When the United States helps an emerging democracy develop its system of government, it never gives them an Electoral College.

Not in Bosnia, not in Iraq, not in Afghanisan.

So, if we never recommend other countries create a system of winner-take-all races for their states or provinces in national elections, why do we cling to the system here?

Baring some unforeseen calamity, we will pick a president today, but it seems as if a few counties in Ohio will decide the winner while the rest of us watch.

Our Electoral College system — designed before the telegraph, telephone, radio, television and the Internet — might have served a logical purpose in the the days of slow travel and poor communication.

Now it creates presidential elections that can turn local issues into major planks of public policy and ignores what matters in most of the country.

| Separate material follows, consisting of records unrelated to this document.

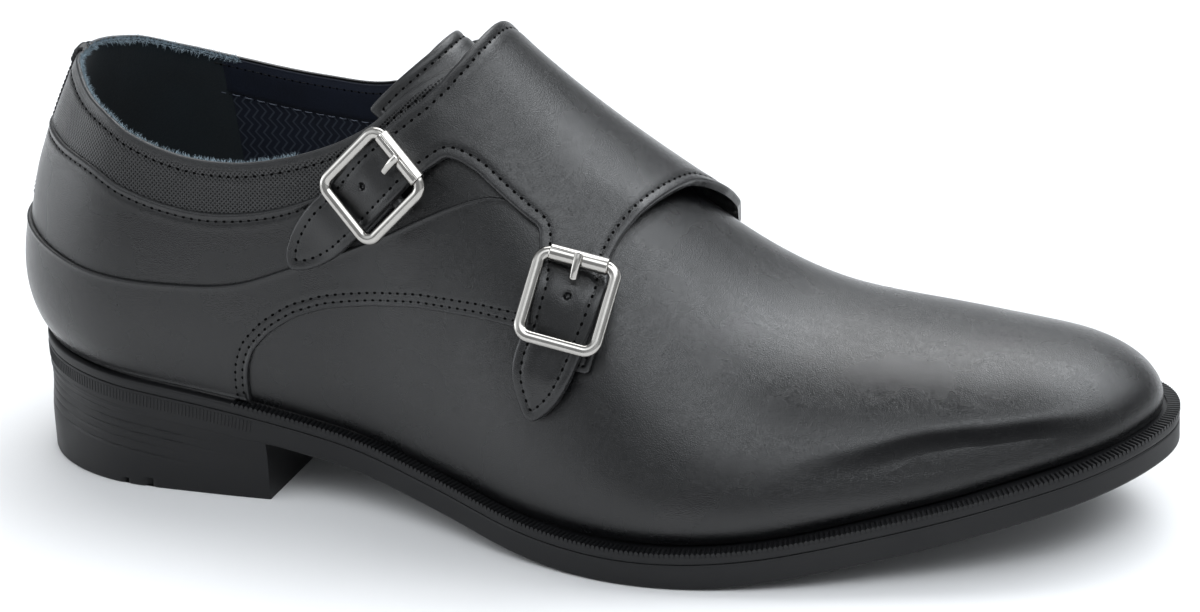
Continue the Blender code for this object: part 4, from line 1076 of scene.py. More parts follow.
def panel_outline():
    """Outline of the lower panel, round the heel from one waist seam to the other."""
    lim = u_of_x(WAIST_SEAM[0][0], INNER)
    u = np.linspace(-lim, lim, 90)
    foot = np.c_[at("m", u), at("welt", u) + 0.4]
    top = round_the_heel(PANEL_TOP, 118.0)[::-1]
    return np.vstack([waist_line(118.0, OUTER)[::-1][:-1], foot, waist_line(118.0, INNER)[1:], top])


def seat(height):
    """Lift of a piece that lies at one height over the last."""
    return lambda flat, edge: np.full(len(flat), height)


def heel_swell(flat):
    """How far the collar stands out towards the strip at the back, by place on the pattern."""
    near_strip = 1 - ease(4.0, 22.0, abs(flat[:, 0] - STRIP_MIDDLE))
    return COLLAR_SWELL * near_strip * ease(60.0, 76.0, flat[:, 1])


def panel_lift(flat, edge):
    """Lower panel: flat, with a small bead along its edge."""
    return 0.9 + 0.26 * hump(edge - 0.45, 0.5)


def quarter_lift(flat, edge):
    """Quarter: swelling towards the strip at the back, with a bead along its edge."""
    return 0.05 + 0.8 * heel_swell(flat) + 0.22 * hump(edge - 0.8, 0.65)


def collar_lift(flat, edge):
    """Collar band: a little under the quarter."""
    return heel_swell(flat) - 0.45


def build_panels():
    """Lower panel with two rows of stitches at the waist seam, and the quarter over it."""
    rows = [beside(waist_line(117.0, side), gap * side, lay_side)[2:] for side in (OUTER, INNER)
            for gap in (1.5, 3.3)]
    cut_piece("lower_panel", smooth_line(panel_outline(), 0.5, 0.5, True), lay_side, panel_lift, 0.85,
              "Black calf", "black_leather", "upper", roll=0.55, seams=[(row, 0.14, 0.42) for row in rows])
    sew("panel_stitches", [on_face(row, lay_side, seat(0.9), 0.09) for row in rows], pitch=2.2, hole=0.42)
    outline = np.vstack([round_the_heel(PANEL_TOP, 112.0, 3.0), round_the_heel(BAND_SEAM, 112.0)[::-1]])
    row = round_the_heel(BAND_SEAM, 97.0, 2.0, 420)
    cut_piece("quarter", outline, lay_side, quarter_lift, 0.55, "Black calf", "black_leather", "upper",
              roll=0.5, seams=[(row, 0.2, 0.4)])
    sew("quarter_stitches", [on_face(row, lay_side, quarter_lift, 0.12)], pitch=2.1, hole=0.37)


def topline_path(drop=0.0, front_x=88.0):
    """Pattern line a little under the topline, from the outer side round the heel to the inner."""
    rows = []
    for side in (OUTER, INNER):
        u = np.linspace(0, u_of_x(front_x, side), 160)
        rows.append(np.c_[at("m", u), along(TOPLINE[side], at("foot_x", u)) - drop])
    return np.vstack([rows[0][::-1], rows[1][1:]])


def build_collar():
    """Collar band with pinholes, under the topline."""
    outline = np.vstack([round_the_heel(BAND_SEAM, 88.0, 3.0), topline_path()[::-1]])
    row = topline_path(3.4, 86.0)
    cut_piece("collar_band", outline, lay_side, collar_lift, 0.95, "Collar calf", "black_leather", "upper",
              seams=[(row, 0.2, 0.4)], rim_width=1.1)
    sew("collar_stitches", [on_face(row, lay_side, collar_lift, 0.12)], pitch=2.2, hole=0.37)


def lining_lift(flat, edge, inner=0.0):
    """Height of the lining over the last, or less by how much further in a piece of it lies."""
    return heel_swell(flat) - LINING_DEEP - 0.5 * ease(0.0, 3.0, edge) - inner


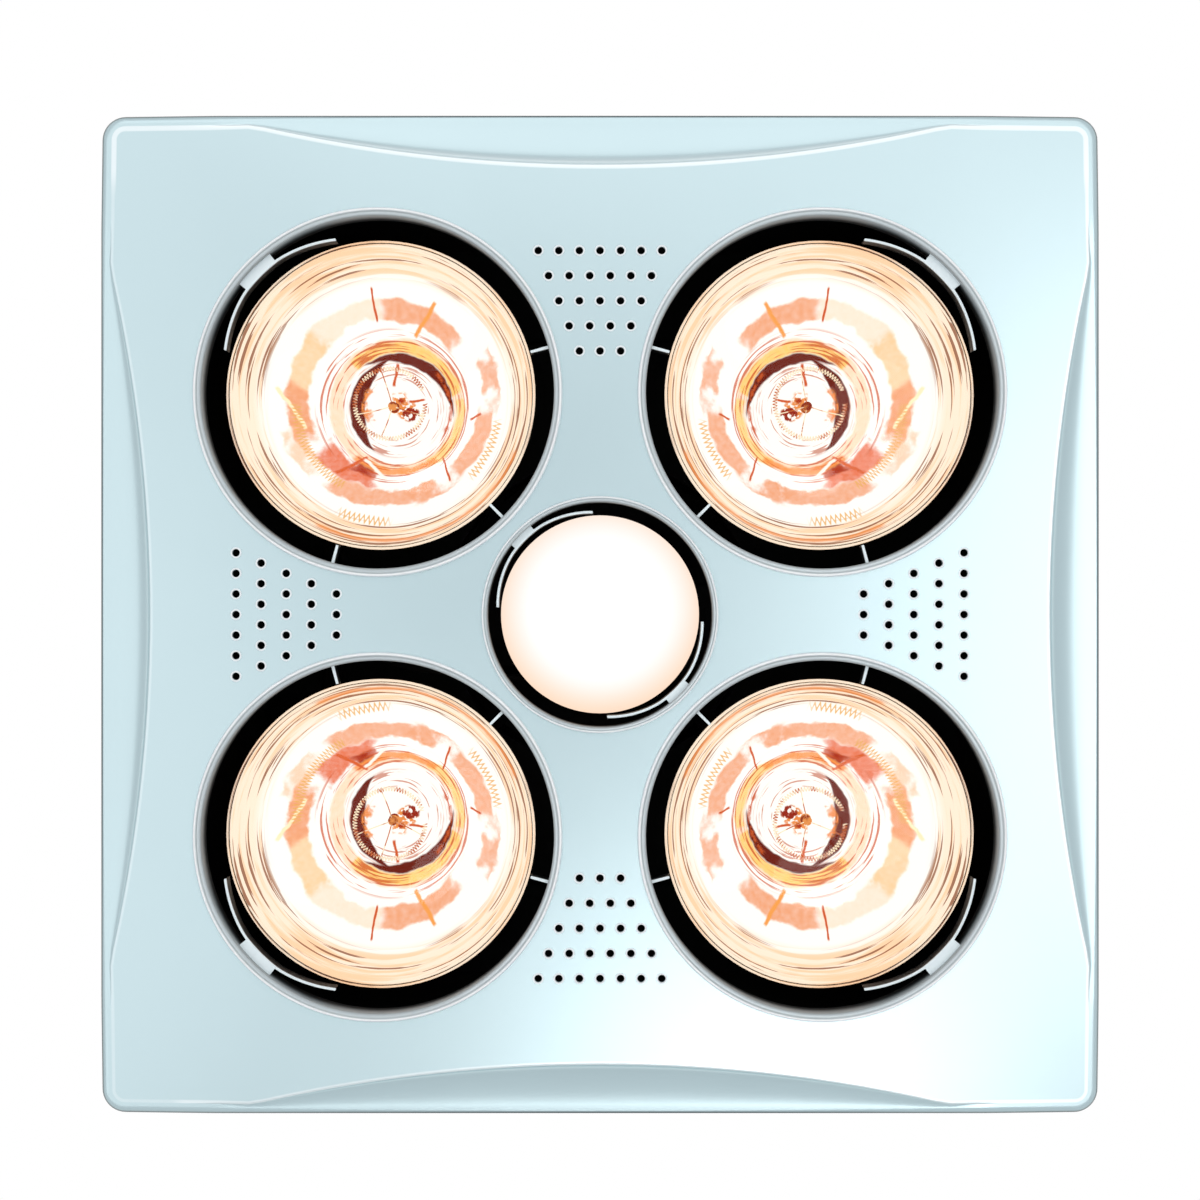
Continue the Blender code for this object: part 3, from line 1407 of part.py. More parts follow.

Maine would be completely forgotten if we didn’t share a TV market with some swing-state New Hampshire voters, and if we did not have the flexibility to split our electoral votes by congressional district.

That’s a reform that every state could make without changing the Constitution, and one that could radically change how campaigns were run.

Big states would lose some of their winner-take-all clout, but they also wouldn’t be ignored as one party’s property, either.

That might not get more attention for Maine, but if we had an election where candidates spent more time in diverse California than they did in Iowa, we might see debate of issues more relevant to Maine’s people.